Lui che è pugliese, per volontà di un dirigente Rai, diventa espressione canora della Sicilia (molto credibile, tra l’altro). Che sia stata una richiesta indotta da ignoranza delle origini del musicista? Dal fatto che esistono legami tra dialetti salentini e area della Sicilia occidentale? O ancora, determinata dall’appeal della Sicilia, che nell’Italia in trasformazione, poteva rappresentare, più efficacemente, l’alterità di un mondo arcaico? In ogni modo, quello siciliano è il Modugno che propone canzoni che affrontano la dura realtà della vita isolana. In realtà, il Modugno dei primi anni artistici scriveva in dialetto di San Pietro Vernotico (BR), dove si era trasferito all’età di 4 anni, al quel contesto fanno riferimento canzoni come La Donna Riccia.

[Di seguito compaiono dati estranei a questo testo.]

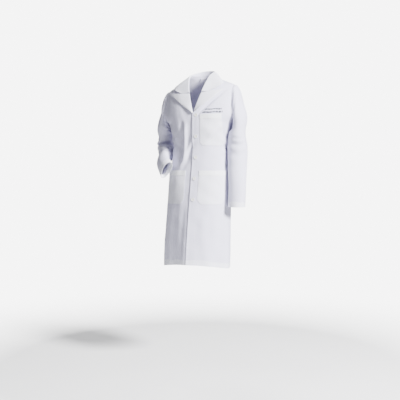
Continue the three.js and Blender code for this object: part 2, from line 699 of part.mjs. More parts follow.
const leftStations = [
  ...capStations(1, LEFT_SLEEVE_Y, CAP_ROWS),
  station([SHOULDER_HALF_WIDTH + 31, LEFT_SLEEVE_Y, ARMHOLE_BOTTOM_Z - 6], [1, 0, 0.25], [0, 1, 0], 32, 60),
  hangingStation(lerp(ARMHOLE_BOTTOM_Z, ELBOW_Z, 0.5), 0, 38, 57),
  hangingStation(ELBOW_Z, 0, ELBOW_HALF_WIDTH, ELBOW_HALF_DEPTH),
  hangingStation(lerp(ELBOW_Z, SLEEVE_END_Z, 0.33), -12, 44, 48),
  hangingStation(lerp(ELBOW_Z, SLEEVE_END_Z, 0.67), -28, 43, 46),
  hangingStation(SLEEVE_END_Z, -40, CUFF_HALF_WIDTH, CUFF_HALF_DEPTH),
];
const LEFT_ELBOW_AT = CAP_ROWS.length + 2;
const LEFT_END = leftStations.length - 1;

function shoulderPivot(side) {
  return [side * CAP_SIDE_X, LEFT_SLEEVE_Y, SHOULDER_Z + armTilt(side) + 1 - ARMHOLE_DROP / 2];
}

function addCap(side, label, stations) {
  const pivot = shoulderPivot(side);
  const cap = solidOf(sleeveTube(stations, 0, CAP_ROWS.length + 0.6, 8));
  add(`${label}_sleeve_cap`, geometryOf(cap.intersect(ball(SHOULDER_CUT, pivot))));
}

addCap(1, 'left', leftStations);
const leftElbow = leftStations[LEFT_ELBOW_AT].centre;
const leftUpper = solidOf(sleeveTube(leftStations, 3, LEFT_ELBOW_AT, 8))
  .subtract(ball(SHOULDER_CUT + 1, shoulderPivot(1)))
  .subtract(ball(ELBOW_BALL + 1.6, leftElbow, ELBOW_BALL_HALF_WIDTH + 1.6));
add('left_upper_sleeve', geometryOf(leftUpper));

// The rounded elbow stays inside the upper sleeve's end while the forearm bends forward.
function elbowBall() {
  let shell = ball(ELBOW_BALL, leftElbow, ELBOW_BALL_HALF_WIDTH)
    .subtract(ball(ELBOW_BALL - CLOTH, leftElbow, ELBOW_BALL_HALF_WIDTH - CLOTH));
  for (let angle = 0; angle <= ELBOW_RANGE; angle += ELBOW_RANGE / 4) {
    const direction = [0, -Math.sin(rad(angle)), Math.cos(rad(angle))];
    shell = shell.subtract(solidOf(bar(ELBOW_PASSAGE, leftElbow, direction, 2 * ELBOW_BALL, 12)));
  }
  return shell.subtract(solidOf(sleeveCore(leftStations, LEFT_ELBOW_AT, LEFT_END, 4)));
}

const foreTube = solidOf(sleeveTube(leftStations, LEFT_ELBOW_AT, LEFT_END, 7))
  .subtract(ball(ELBOW_BALL - CLOTH / 2, leftElbow, ELBOW_BALL_HALF_WIDTH - CLOTH / 2));
const cuffShare = (stations, length) => {
  const last = stations.length - 1;
  const span = Math.hypot(...plus(stations[last].centre, stations[last - 1].centre, -1));
  return last - length / span;
};
add('left_lower_sleeve', geometryOf(foreTube.add(elbowBall())));
add('left_cuff_hem', sleeveTube(leftStations, cuffShare(leftStations, CUFF_HEM), LEFT_END - 0.002, 2,
  CLOTH + GAP), TRIM_LOOK);

// The bent right sleeve runs back to its elbow, then round the waist to the pocket's mouth.
const RIGHT_ELBOW = { phi: -108, z: -348, off: 84 };
const RIGHT_REACH = [
  { phi: -97, z: -378, off: 60, halfAway: 40, halfAcross: 48 },
  { phi: -80, z: -408, off: 40, halfAway: 33, halfAcross: 50 },
  { phi: -61, z: -441, off: 47, halfAway: 28, halfAcross: 50 },
  { phi: -44, z: -474, off: 42, halfAway: 24, halfAcross: 50 },
];

const rightElbow = body(RIGHT_ELBOW.phi, RIGHT_ELBOW.z, RIGHT_ELBOW.off);
const rightPivot = shoulderPivot(-1);
const upperRun = [
  plus(rightPivot, [-31, 6, -104]),
  plus(rightPivot, [-41, 34, -150]),
];
const upperDirection = unit(plus(rightElbow, upperRun[1], -1));
const reachPoints = RIGHT_REACH.map((row) => body(row.phi, row.z, row.halfAway + SLEEVE_GAP
  + Math.max(0, row.off - row.halfAway - SLEEVE_GAP)));
const foreDirection = unit(plus(reachPoints[0], rightElbow, -1));

function squareTo(direction, hint) {
  return unit(plus(hint, direction, -dot(hint, direction)));
}

const upperAway = squareTo(upperDirection, [-1, 0, 0]);
const beyondElbow = plus(rightElbow, upperDirection, 70);
const rightUpperStations = [
  ...capStations(-1, LEFT_SLEEVE_Y, CAP_ROWS),
  station(upperRun[0], [-1, 0, 0.2], [0, 1, 0.1], 33, 58),
  station(upperRun[1], [-1, -0.1, 0.1], [0, 0.9, 0.35], 38, 53),
  station(rightElbow, upperAway, cross(upperDirection, upperAway).map((n) => -n), 44, 47),
  station(beyondElbow, upperAway, cross(upperDirection, upperAway).map((n) => -n), 44, 47),
];
for (const s of rightUpperStations) {
  if (dot(s.across, [0, 1, 0]) < 0) s.across = s.across.map((n) => -n);
}

const foreRun = [plus(rightElbow, foreDirection, -70), rightElbow, ...reachPoints];
const rightForeStations = foreRun.map((centre, k) => {
  const before = foreRun[Math.max(0, k - 1)];
  const after = foreRun[Math.min(foreRun.length - 1, k + 1)];
  const direction = unit(plus(after, before, -1));
  const row = RIGHT_REACH[Math.max(0, k - 2)];
  const hint = k < 2 ? [-1, 0, 0] : bodyNormal(row.phi, row.z);
  const away = squareTo(direction, hint);
  const halfAway = k < 2 ? 44 : row.halfAway;
  const halfAcross = k < 2 ? 46 : row.halfAcross;
  return station(centre, away, cross(direction, away), halfAway, halfAcross);
});

addCap(-1, 'right', rightUpperStations);

// The two halves of the bent sleeve meet on the plane that bisects the elbow.
const mitreNormal = unit(plus(upperDirection, foreDirection));
function mitreBlock(keepUpper) {
  const box = new THREE.BoxGeometry(600, 600, 600);
  box.translate(0, keepUpper ? 300 - GAP : GAP - 300, 0);
  const turn = new THREE.Quaternion();
  turn.setFromUnitVectors(new THREE.Vector3(0, 1, 0), new THREE.Vector3(...mitreNormal));
  box.applyQuaternion(turn);
  return solidOf(box.translate(...rightElbow));
}

const RIGHT_ELBOW_AT = CAP_ROWS.length + 2;
const rightUpper = solidOf(sleeveTube(rightUpperStations, 3, RIGHT_ELBOW_AT + 1, 9))
  .subtract(ball(SHOULDER_CUT + 1, rightPivot))
  .subtract(mitreBlock(true));
add('right_upper_sleeve', geometryOf(rightUpper));
const RIGHT_END = rightForeStations.length - 1;
const rightFore = solidOf(sleeveTube(rightForeStations, 0, RIGHT_END, 8)).subtract(mitreBlock(false));
add('right_lower_sleeve', geometryOf(rightFore));
add('right_cuff_hem', sleeveTube(rightForeStations, cuffShare(rightForeStations, CUFF_HEM),
  RIGHT_END - 0.002, 2, CLOTH + GAP), TRIM_LOOK);

// ---- inside the back of the neck -------------------------------------------------------------
add('neck_label', sheet(4, 1, (u, v, t) => body(lerp(172, 188, u), lerp(-34, -12, v),
  -CLOTH - GAP - (1 - t) * 0.8)), TRIM_LOOK);

const loopHalf = 24;
const loopFoot = (x) => body(180 - (x / NECK_HALF_WIDTH) * 57, -6, -CLOTH - GAP - 3.4);
const loopPath = new THREE.CatmullRomCurve3([
  loopFoot(loopHalf), plus(loopFoot(loopHalf * 0.55), [0, -7, -6]),
  plus(loopFoot(0), [0, -9, -8]),
  plus(loopFoot(-loopHalf * 0.55), [0, -7, -6]), loopFoot(-loopHalf),
].map((p) => new THREE.Vector3(...p)));
const loopSection = new THREE.Shape();
loopSection.absellipse(0, 0, 2.6, 1.2, 0, Math.PI * 2, false, 0);
add('hanger_loop', new THREE.ExtrudeGeometry(loopSection, {
  steps: 10, curveSegments: 2, bevelEnabled: false, extrudePath: loopPath,
}), TRIM_LOOK);

export default group;
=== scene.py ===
"""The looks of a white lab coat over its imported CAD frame. Metres; +X is the wearer's left."""
import json
import math

import bmesh
import bpy
import numpy as np
from mathutils import Matrix, Vector


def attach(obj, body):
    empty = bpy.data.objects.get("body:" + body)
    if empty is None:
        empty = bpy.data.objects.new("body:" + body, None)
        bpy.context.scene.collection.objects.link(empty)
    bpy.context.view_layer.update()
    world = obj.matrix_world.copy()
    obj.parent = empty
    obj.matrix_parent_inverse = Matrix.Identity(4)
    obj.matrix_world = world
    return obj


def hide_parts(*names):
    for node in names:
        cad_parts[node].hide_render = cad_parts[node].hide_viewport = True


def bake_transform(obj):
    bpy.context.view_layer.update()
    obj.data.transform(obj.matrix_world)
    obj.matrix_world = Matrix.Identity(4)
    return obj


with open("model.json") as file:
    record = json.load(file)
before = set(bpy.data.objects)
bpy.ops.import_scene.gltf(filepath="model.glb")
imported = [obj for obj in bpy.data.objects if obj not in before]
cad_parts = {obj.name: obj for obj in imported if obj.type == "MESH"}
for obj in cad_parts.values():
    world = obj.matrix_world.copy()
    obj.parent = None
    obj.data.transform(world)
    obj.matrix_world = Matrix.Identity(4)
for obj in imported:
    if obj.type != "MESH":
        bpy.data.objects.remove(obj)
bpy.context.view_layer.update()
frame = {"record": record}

MM = 0.001
UP = np.array([0.0, 0.0, 1.0])


def add_object(name, data):
    obj = bpy.data.objects.new(name, data)
    bpy.context.scene.collection.objects.link(obj)
    return obj


# ---- the camera ----
CAMERA_AZIMUTH = 20.0      # degrees towards the wearer's left
CAMERA_DISTANCE = 4.0
CAMERA_HEIGHT = -0.40
AIM = Vector((-0.0094, -0.0034, -0.620))


def aim(obj, place, at):
    """Puts a camera or lamp in its place, looking at a point."""
    obj.location = place
    obj.rotation_mode = "QUATERNION"
    obj.rotation_quaternion = (Vector(at) - Vector(place)).to_track_quat("-Z", "Y")


camera_data = bpy.data.cameras.new("camera")
camera_data.lens = 72.0
camera_data.sensor_width = 36.0
camera = add_object("camera", camera_data)
turn = math.radians(CAMERA_AZIMUTH)
aim(camera, (AIM.x + CAMERA_DISTANCE * math.sin(turn), AIM.y - CAMERA_DISTANCE * math.cos(turn),
             CAMERA_HEIGHT), AIM)
bpy.context.scene.camera = camera

# ---- the coat's sizes, in millimetres ----
# They are the CAD source's, except the front edge, button line, lapel tips, notch, gorge, the
# collar's outer edge and the pockets' bulges, which are placed for the look and differ from it.
COAT_LENGTH = 955.0
HEM_RISE = 25.0
LEAN = 24.0
SHOULDER_TILT = 0.075
TILT_FADE_Z = -330.0
SECTION_POWER = 2.2
NECK_HALF_WIDTH = 56.0
SHOULDER_HALF_WIDTH = 168.0
SHOULDER_Z = -66.0
BREAK_Z = -192.0
FRONT_EDGE_X = -3.0
BUTTON_LINE_X = 14.0
UNDERLAP_X = 27.0
LAPEL_TIP = (134.0, -88.0)
NOTCH = (76.0, -94.0)
GORGE_Z = -95.0
COLLAR_SIDE_Z = -15.0      # the collar's outer edge on the shoulders
BUTTON_Z = [-202.0 - 102.5 * k for k in range(5)]
ARMHOLE_DROP = 172.0
ARMHOLE_BOTTOM_Z = SHOULDER_Z - ARMHOLE_DROP
HEM_Z = -COAT_LENGTH
CHEST_POCKET = dict(x0=34, x1=133, top=-200, height=149, bulge=3.4, hem=22, corner=14)
HIP_POCKET = dict(x0=34, x1=146, top=-471, height=164, bulge=4.0, hem=25, corner=22)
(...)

Al Modugno pugliese, siciliano ma anche al Modugno napoletano (ai cui testi contribuì Riccardo Pazzaglia) è stata dedicata la serata di Loano. Aperta dalla magnifica rilettura dei Radiodervish di Amara Terra Mia, Tu si ‘na cosa grande e Dio, come ti amo!. L’approccio semicameristico della band pugliese, con la voce calda e accorata di Nabil che alterna versi in italiano e arabo fa venire la pelle d’oca. I siciliani Lautari, anche loro adusi alla forma canzone, reinterpretano Malarazza, U pisci spada e Notte chiara. Poi è la volta del maestro dei tamburi Alfio Antico. Il percussionista di Lentini entra alla perfezione nei brani di Modugno: Lu salinaru, Sciccareddu mbriacu, suonata con i Lautari, e Tambureddu; una sequenza tra le più riuscite della serata. Quanto a Riccardo Tesi & Banditaliana, si cimentano con una delicata Resta cu mme, ‘O caffè – il cui refrain è stato ripreso da De André nella sua Don Raffaè – resa con piglio quasi bandistico. Chiude il trittico La donna riccia, con un superlativo Claudio Carboni ai fiati. Finale festaiolo, come è nella cifra stilistica di Sparagna e dell’Orchestra Popolare Italiana, interpreti di Lu minaturi e Lu Giramunnu, dove si mette in luce la voce possente di Raffaello Simeoni, prima della chiusura con tutti gli artisti sul palco ad interpretare ancora Amara Terra mia, emblematica canzone del repertorio popolare di un genio che ha rivoluzionato la canzone italiana.